Now that's some wonderful, if depressing, imagery!

Jen said...

Reminder - Guess that character blogfest this Thursday and Friday! Look forward to seeing what you post!

Shelley Sly said...

I haven't read any of those books, but I like those examples.

Imagery is one of my weak points. I am all action and dialogue and tend to skimp on description. But it's something I'm hoping to improve with time.

Hope you're having a great weekend!

Myrna Foster said...

Oh, good.

Susan Fields said...

Aubrie - Thanks for the recommendation!

Holly - You're right, that would be so wonderful! When I first read Tithe, I was so taken by Holly Black's use of imagery and I knew I had to share it. Certainly something to aspire to!

Catherine - They've inspired me as well!

Lisa - Someone else mentioned The Road in this post, too.

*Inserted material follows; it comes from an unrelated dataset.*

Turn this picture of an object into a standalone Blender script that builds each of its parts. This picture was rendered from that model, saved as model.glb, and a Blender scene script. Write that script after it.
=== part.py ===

What a wonderful line you've quoted - that's so creative.

Susan Fields said...

Jen - I'm looking forward to it, too!

Shelley - I tend to skimp on description, too. Definitely something to work on. :)

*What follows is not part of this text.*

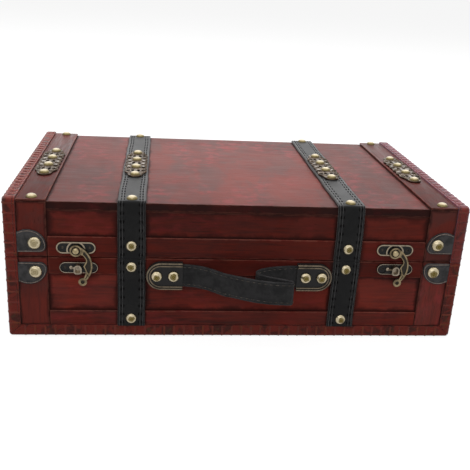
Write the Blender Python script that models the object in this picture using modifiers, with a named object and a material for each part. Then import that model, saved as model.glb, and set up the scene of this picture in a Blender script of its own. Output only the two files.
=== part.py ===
"""Wooden suitcase box with straps, swing-hook latches and a folded strap handle.

Metres, +Z up. The origin is the centre of the underside. The front looks along -Y.
The lid turns about a back edge axis along X, and each latch hook about its rivet along Y.
"""
import math

import bmesh
import bpy
from mathutils import Vector

# General clearances and fineness
FIT = 0.0003
OVERRUN = 0.004
MERGE = 0.00005
ROUND_PROFILE = 0.5
TURN_STEPS = 16
HOLE_SIDES = 12
CURVE_STEPS = 5
SHARP_ANGLE = math.radians(35)

# Outside of the case, over its edging
CASE_WIDTH = 0.340
CASE_DEPTH = 0.213
CASE_HEIGHT = 0.108
BASE_HEIGHT = 0.0635
SEAM_GAP = 0.0006

# Boards
WALL = 0.007
TOP_THICKNESS = 0.006
BOTTOM_THICKNESS = 0.005

# Embossed edging over the ends
EDGING_PROUD = 0.003
EDGING_WIDTH = 0.009
EDGING_ROUND = 0.0025
EDGING_ROUND_STEPS = 3

# Slats laid on the boards
SLAT_THICKNESS = 0.0016
SLAT_SOFTENING = 0.0004
STILE_WIDTH = 0.0207
LID_RAIL_HEIGHT = 0.0155
BASE_RAIL_HEIGHT = 0.013
LOWER_RAIL_HEIGHT = 0.0114

# Leather straps and corner patches
STRAP_PLACE_SHARE = 4 / 7
STRAP_WIDTH = 0.020
STRAP_THICKNESS = 0.0018
STRAP_BACK_MARGIN = 0.0004
PATCH_WIDTH = 0.0203
PATCH_HEIGHT = 0.0171
PATCH_THICKNESS = 0.0013
PATCH_SEAM_MARGIN = 0.0038
PATCH_TOE_ROUND = 0.002
PATCH_CROWN_SHARE = 0.75
PATCH_HEEL_ANGLE = 122
RIGHT_PATCH_LIFT = 0.003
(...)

Myrna - Oh yes, we're excited to get back into the books now that school's started again.

Lynn said...

Great examples. I do enjoy imagery--when you can tell an author spent time finding a unique, new way to describe an emotion. I love it when I'm reading and I have to stop and read over a description again and again. It is that good. And reminds me why I love reading.

Jai Joshi said...

I agree. Good imagery is what can make a scene come alive because it provides a vivid backdrop for the characters and the story. It can also be a type of character in the story, because it ties in with the action and gives the reader a feel for atmosphere and setting and emotions.

Jai

Jackee said...

Love the imagery here! But I admit sometimes I have an awful time trying to think of a good metaphor, one that enhances not pulls the reader out of the story.

Have a great week, Susan!

Mohamed Mughal said...

Yes, I try my best to develop strong imagery. One of the things I'm mindful of is to not focus on one or two senses but to include as many of the senses as practical and appropriate.